With three components something like this should work

y[i,1] ~ normal(mu_rec[i,1], sigma_rec);
y[i,2] ~ normal(mu_rec[i,2], sigma_rec);
y[i,3] ~ normal(mu_rec[i,3], sigma_rec);
target += -log1m_exp(
normal_lcdf(Ytrunc| mu_rec[i,1], sigma_rec)
+ normal_lcdf(Ytrunc| mu_rec[i,2], sigma_rec)
+ normal_lcdf(Ytrunc| mu_rec[i,3], sigma_rec)
);

2 Likes

Thanks a lot for your helpe with this topic. What you suggest should work for PGA, but there are also other ground-motion parameters that one typically wants to model, and for those I think one needs a randomly truncate model. I didn’t go into detail in the original post because I thought it was long enough, and solving the problem once should be enough to make it work for those cases as well.
Triggering an instrument is based on ground acceleration, so for PGA we know the truncation threshold. However, if we want to model other things like peak ground displacement (PGA), peak ground velocity (PGV), or the Fourier amplitude spectrum at a particular frequency, or the response spectrum at a particular period (some of these might be important to know to assess the vulnerability of certain building types), then we don’t know the threshold. These ground-motion parameters are correlated with PGA, so there isn’t an exact value of the truncation threshold anymore. I can calculate the mean and standard deviation of the truncation level of e.g. PGV given the correlation with PGA, but then I am still left with a randomly truncated model.
At least that is what I think, but it might be that I thought too much about this particular model that I’m not seeing some other obvious way to model build the model.

I think the idea is still the same.
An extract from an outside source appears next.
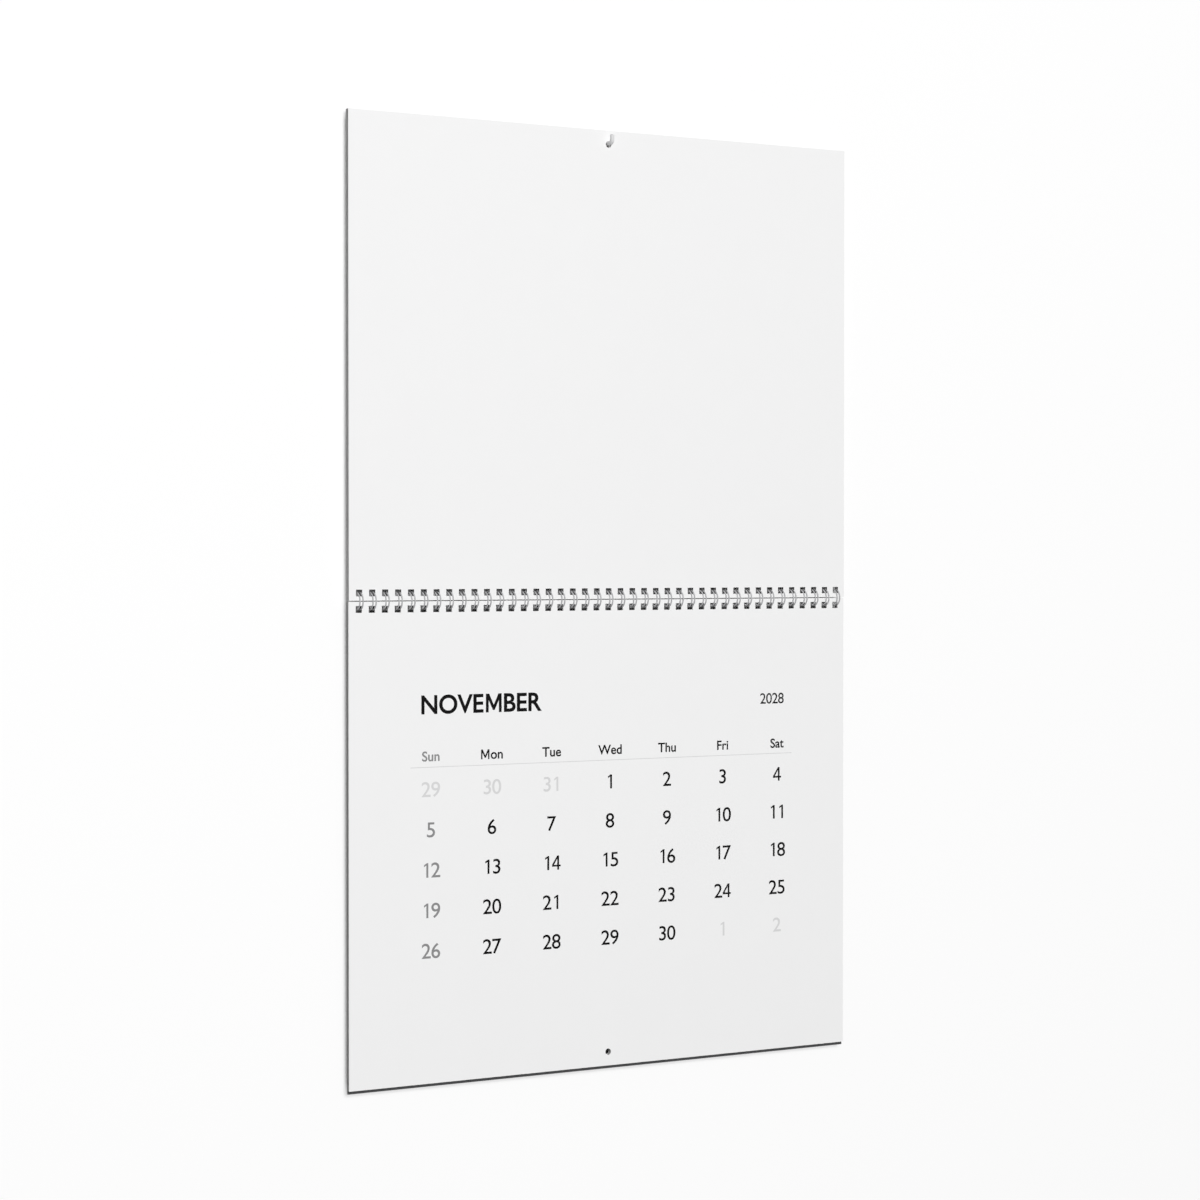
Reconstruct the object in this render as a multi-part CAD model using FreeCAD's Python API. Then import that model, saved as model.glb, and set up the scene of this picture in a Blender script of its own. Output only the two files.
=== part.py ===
import FreeCAD, Part
import math
import os

# Wall calendar, hung open: two halves of leaves joined by a row of twin wire loops.
# Millimetres. X runs along the wall to the right, Y into the wall, Z up.
# The origin is on the wall, on the axis of the hook that carries the calendar.

# Leaves
leaf_w = 352.0            # width of every leaf
leaf_h = 291.0            # height of every leaf
leaf_t = 0.4              # one leaf of heavy card
turned_leaves = 8         # months gone by, turned up over the binding
coming_leaves = 3         # months still to come
board_t = 1.4             # grey board at the back
board_drop = 2.0          # the board is this much longer than the leaves
leaf_air = 0.05           # air between pieces that turn one after the other
half_gap = 0.6            # open strip between the two halves at the binding
lower_set_back = 0.5      # the lower half's face lies this far behind the upper one's

# Wire binding
hole_pitch = 25.4 / 3     # three punched holes to the inch
row_margin = 6.0          # least distance from a leaf's side to the middle of its first hole
wire_t = 0.84             # thickness of the square-drawn wire
strand_gap = 2.05         # middle to middle of a loop's two strands
side_play = 0.555         # from a strand to the side of its hole
hole_h = 4.1              # height of a punched hole
ring_r = 5.5              # from the ring's middle to the corners of the wire's path
ring_sides = 8            # straight stretches in one strand
ring_forward = 0.3        # the ring's middle lies this far in front of the upper half's middle
row_set_in = 0.46         # the holes' middle lies this far inside the ring
seam_angle = 10.0         # half of the opening in the ring at the back, in degrees
seam_turn = 7.0           # the opening's middle is this far above straight back, in degrees
wire_to_wall = 0.15       # from the back of the loops to the wall

# Hook and hanging hole
rod_r = 1.3               # bare rod of the hook
rod_reach = 4.5           # from the upper half's face to the middle of the upturned end
rod_bend_r = 2.0          # bend of the rod, at its middle line
rod_rise = 5.4            # from the rod's axis to the top of its upturned end
tip_taper = 0.5           # the end's edge is taken off by this much
shank_r = 1.0             # thinner shank inside the wall
shank_l = 12.0            # length of that shank
rod_play = 0.05           # the hole's top edge rests on the rod with this clearance
hang_play = 0.7           # the hanging hole's radius is this much more than the rod's
hang_edge = 8.6           # from a leaf's outer edge to the middle of its hanging hole

# Places worked out from the sizes above
hang_hole_r = rod_r + hang_play
hang_rise = hang_hole_r - rod_r - rod_play
upper_t = leaf_t * (turned_leaves + 1)
ring_depth = upper_t / 2 - ring_forward
face_y = -(wire_to_wall + wire_t / 2 + ring_r + ring_depth)
gap_z = -(half_gap / 2 + leaf_h - hang_edge + hang_rise)
ring_y = face_y + ring_depth
hole_w = strand_gap + wire_t + 2 * side_play
hole_count = int((leaf_w - 2 * row_margin) / hole_pitch) + 1
flat_r = ring_r * math.cos(math.radians((180 - seam_angle) / ring_sides))
row_from_gap = (ring_r + flat_r) / 2 - row_set_in
month_y = face_y + lower_set_back
coming_y = month_y + leaf_t + leaf_air
board_y = coming_y + leaf_t * coming_leaves + leaf_air


def vec(x, y, z):
    return FreeCAD.Vector(x, y, z)


def box(x0, y0, z0, x1, y1, z1):
    """A block between two opposite corners."""
    return Part.makeBox(x1 - x0, y1 - y0, z1 - z0, vec(x0, y0, z0))


def hole_xs():
    """The middles of the punched holes, in a row centred on the leaf."""
    first = -hole_pitch * (hole_count - 1) / 2
    return [first + hole_pitch * i for i in range(hole_count)]


def punched_row(y, t, side):
    """The row of cutters for one thickness of leaves: side is 1 above the binding and -1 below it."""
    mid_z = gap_z + side * row_from_gap
    z0 = mid_z - hole_h / 2
    z1 = mid_z + hole_h / 2
    return [box(x - hole_w / 2, y, z0, x + hole_w / 2, y + t, z1) for x in hole_xs()]


def hanging_hole(y, t, side):
    """The round hole in the middle of a leaf's outer edge."""
    z = gap_z + side * (half_gap / 2 + leaf_h - hang_edge)
    return Part.makeCylinder(hang_hole_r, t, vec(0, y, z), vec(0, 1, 0))


def leaves(y, t, side, extra=0.0):
    """A slab of leaves from the binding outwards, punched for the wire and for the hook."""
    near = gap_z + side * half_gap / 2
    far = near + side * (leaf_h + extra)
    slab = box(-leaf_w / 2, y, min(near, far), leaf_w / 2, y + t, max(near, far))
    return slab.cut(punched_row(y, t, side) + [hanging_hole(y, t, side)])


def turned_sheets():
    """The months gone by, turned up in front of the cover; the page on show is the last one's back."""
    return leaves(face_y, leaf_t * turned_leaves, 1)


def front_cover():
    """The cover, turned up first, so it lies nearest the wall."""
    return leaves(face_y + leaf_t * turned_leaves, leaf_t, 1)


def month_sheet():
    """The current month's leaf, in front of the lower half."""
    return leaves(month_y, leaf_t, -1)


def coming_sheets():
    """The leaves of the months to come, behind the current one."""
    return leaves(coming_y, leaf_t * coming_leaves, -1)


def back_board():
    """The stiff grey board, which hangs a little lower than the leaves."""
    return leaves(board_y, board_t, -1, board_drop)


def ring_point(turn, r):
    """A point on the ring: turn is in degrees from the wall side, over the top and down the front."""
    a = math.radians(turn)
    return ring_y + r * math.cos(a), gap_z + r * math.sin(a)


def ring_turns():
    """The corners of a strand's path, from one side of the seam round to the other."""
    step = (360 - 2 * seam_angle) / ring_sides
    return [seam_turn + seam_angle + step * i for i in range(ring_sides + 1)]


def strand_edges():
    """The corners of a strand's outer and inner edges; its straight stretches are as thick as the wire."""
    turns = ring_turns()
    half = wire_t / 2 / math.cos(math.radians(turns[1] - turns[0]) / 2)
    outer = [ring_point(t, ring_r + half) for t in turns]
    inner = [ring_point(t, ring_r - half) for t in turns]
    return outer, inner


def prism(points, x0, x1):
    """A closed outline in the plane across the wire row, drawn out along X."""
    corners = [vec(x0, y, z) for y, z in points]
    face = Part.Face(Part.makePolygon(corners + corners[:1]))
    return face.extrude(vec(x1 - x0, 0, 0))


def strand(x):
    """One strand: the ring's open outline, as wide as the wire."""
    outer, inner = strand_edges()
    return prism(outer + inner[::-1], x - wire_t / 2, x + wire_t / 2)


def part_way(start, end, share):
    """The point a share of the way from one corner to the next."""
    return tuple(a + (b - a) * share for a, b in zip(start, end))


def seam_bar(last, before, x0, x1):
    """A cross piece at the seam: the strand's end, from its last corner towards the one before, drawn out."""
    outer, inner = strand_edges()
    share = wire_t / math.dist(outer[last], outer[before])
    outline = [
        outer[last],
        part_way(outer[last], outer[before], share),
        part_way(inner[last], inner[before], share),
        inner[last],
    ]
    return prism(outline, x0, x1)


def wire_binding():
    """One length of wire bent to twin loops: each loop closes in a tip, and roots link loop to loop."""
    half_loop = strand_gap / 2
    xs = hole_xs()
    pieces = []
    for x in xs:
        pieces.append(strand(x - half_loop))
        pieces.append(strand(x + half_loop))
        pieces.append(seam_bar(-1, -2, x - half_loop, x + half_loop))
    for x, following in zip(xs, xs[1:]):
        pieces.append(seam_bar(0, 1, x + half_loop, following - half_loop))
    return pieces[0].multiFuse(pieces[1:]).removeSplitter()


def wall_hook():
    """A rod out of the wall through the hanging hole, turned up in front of the leaves."""
    upright_y = face_y - rod_reach
    bend_y = upright_y + rod_bend_r
    along = vec(0, 1, 0)
    up = vec(0, 0, 1)
    shank = Part.makeCylinder(shank_r, shank_l, vec(0, 0, 0), along)
    rod = Part.makeCylinder(rod_r, -bend_y, vec(0, bend_y, 0), along)
    section = Part.Face(Part.Wire(Part.makeCircle(rod_r, vec(0, bend_y, 0), along)))
    bend = section.revolve(vec(0, bend_y, rod_bend_r), vec(-1, 0, 0), 90)
    upright_h = rod_rise - rod_bend_r - tip_taper
    upright = Part.makeCylinder(rod_r, upright_h, vec(0, upright_y, rod_bend_r), up)
    tip_z = rod_bend_r + upright_h
    tip = Part.makeCone(rod_r, rod_r - tip_taper, tip_taper, vec(0, upright_y, tip_z), up)
    return shank.multiFuse([rod, bend, upright, tip]).removeSplitter()


def export(name, shape):
    shape.exportStep("parts/" + name + ".step")


os.makedirs("parts", exist_ok=True)
export("turned_sheets", turned_sheets())
export("front_cover", front_cover())
export("month_sheet", month_sheet())
export("coming_sheets", coming_sheets())
export("back_board", back_board())
export("wire_binding", wire_binding())
export("wall_hook", wall_hook())
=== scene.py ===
import math

import bmesh
import bpy
import numpy as np
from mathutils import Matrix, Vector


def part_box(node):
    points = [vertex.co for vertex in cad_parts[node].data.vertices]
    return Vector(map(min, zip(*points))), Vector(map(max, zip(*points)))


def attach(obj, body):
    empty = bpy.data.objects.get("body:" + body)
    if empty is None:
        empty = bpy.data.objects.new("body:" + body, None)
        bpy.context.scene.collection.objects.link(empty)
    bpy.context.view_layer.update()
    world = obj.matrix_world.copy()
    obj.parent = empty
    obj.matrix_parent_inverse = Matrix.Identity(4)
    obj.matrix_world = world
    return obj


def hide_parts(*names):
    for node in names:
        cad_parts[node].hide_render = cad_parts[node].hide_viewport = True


# A wall calendar that hangs open on a hook, with two halves of leaves on a row of twin wire loops.
# Metres, in the frame of the solid parts: X along the wall, Y into the wall, Z up.

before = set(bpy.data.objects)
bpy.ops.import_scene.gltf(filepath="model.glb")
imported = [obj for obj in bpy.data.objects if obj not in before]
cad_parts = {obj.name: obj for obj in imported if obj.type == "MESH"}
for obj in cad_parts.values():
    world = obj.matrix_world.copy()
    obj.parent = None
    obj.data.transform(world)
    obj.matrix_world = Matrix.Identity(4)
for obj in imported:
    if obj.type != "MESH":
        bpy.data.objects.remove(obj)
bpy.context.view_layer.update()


# Leaves already turned: eight leaves of heavy coated card, turned up over the wire one by one.
# Each is cut to size and punched on its own, so their edges never line up quite exactly.
# The page on show is the blank back of the last one.
mm = 0.001
upper_low, upper_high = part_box("turned_sheets")
lower_low, lower_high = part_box("month_sheet")
page_w = upper_high.x - upper_low.x
page_h = upper_high.z - upper_low.z
gap_z = (upper_low.z + lower_high.z) / 2
half_gap = upper_low.z - gap_z
turned_count = 8
leaf_step = (upper_high.y - upper_low.y) / turned_count
leaf_air = 0.012 * mm

hole_pitch = 25.4 / 3 * mm
hole_count = 41
hole_w = 4.0 * mm
hole_near, hole_far = 2.80 * mm, 6.90 * mm
hanging_r = 2.0 * mm
hanging_edge = 8.6 * mm
hole_middles = hole_pitch * (np.arange(hole_count) - (hole_count - 1) / 2)
square_half = hole_pitch - hole_w / 2
plain_rows = 7
slack = 0.001 * mm
sideways_play = 0.13 * mm
upward_play = 0.09 * mm
downward_play = 0.02 * mm
chance = np.random.default_rng(14)

page_white = (0.860, 0.860, 0.860, 1)
page_white_low = (0.848, 0.848, 0.849, 1)
# The leaves' cut edges are partly the card's duller core and partly painted shade for the gaps between
# stacked leaves.
cut_edge_with_painted_shade = (0.52, 0.52, 0.515, 1)
cut_edge_with_painted_shade_low = (0.40, 0.40, 0.395, 1)
# Painted shade: the near black of the punched holes' walls.
hole_wall_painted_shade = (0.015, 0.015, 0.015, 1)
mottle_per_m = 60.0
fibre_per_m = 2400.0
streak_per_m = 900.0
streak_squeeze = (1, 12, 1)
cockle_per_m = 16.0
cockle_depth = 0.05 * mm
sheet_shine = 0.35
page_roughness = (0.55, 0.72)
page_tooth = 0.006 * mm


def new_piece(name, points, faces, smooth=False):
    """A mesh object at the origin, from an array of points and an array of faces."""
    mesh = bpy.data.meshes.new(name)
    mesh.from_pydata(points.tolist(), [], [f.tolist() for f in faces])
    mesh.polygons.foreach_set("use_smooth", [smooth] * len(mesh.polygons))
    mesh.update()
    piece = bpy.data.objects.new(name, mesh)
    bpy.context.scene.collection.objects.link(piece)
    return piece


def loose_points_off(piece):
    """Takes away the points that no face uses."""
    build = bmesh.new()
    build.from_mesh(piece.data)
    bmesh.ops.delete(build, geom=[v for v in build.verts if not v.link_faces], context="VERTS")
    build.to_mesh(piece.data)
    build.free()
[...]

Predict the probability of censoring conditional on the model parameters and then do target += -log1m(...).
If you have both PGA and PGV from a station and PGA is what selects which events are recorded then PGA truncation handles all selection effects; PGV does not need separate truncation.
Conceptually,

pga ~ normal(mu_pga, sigma);
target += -log1m(prob_pga_below_threshold(mu_pga));
pgv ~ normal(mu_pgv, sigma);


If PGA is not available, well, maybe predict it anyway (for the second line) and just omit the first line.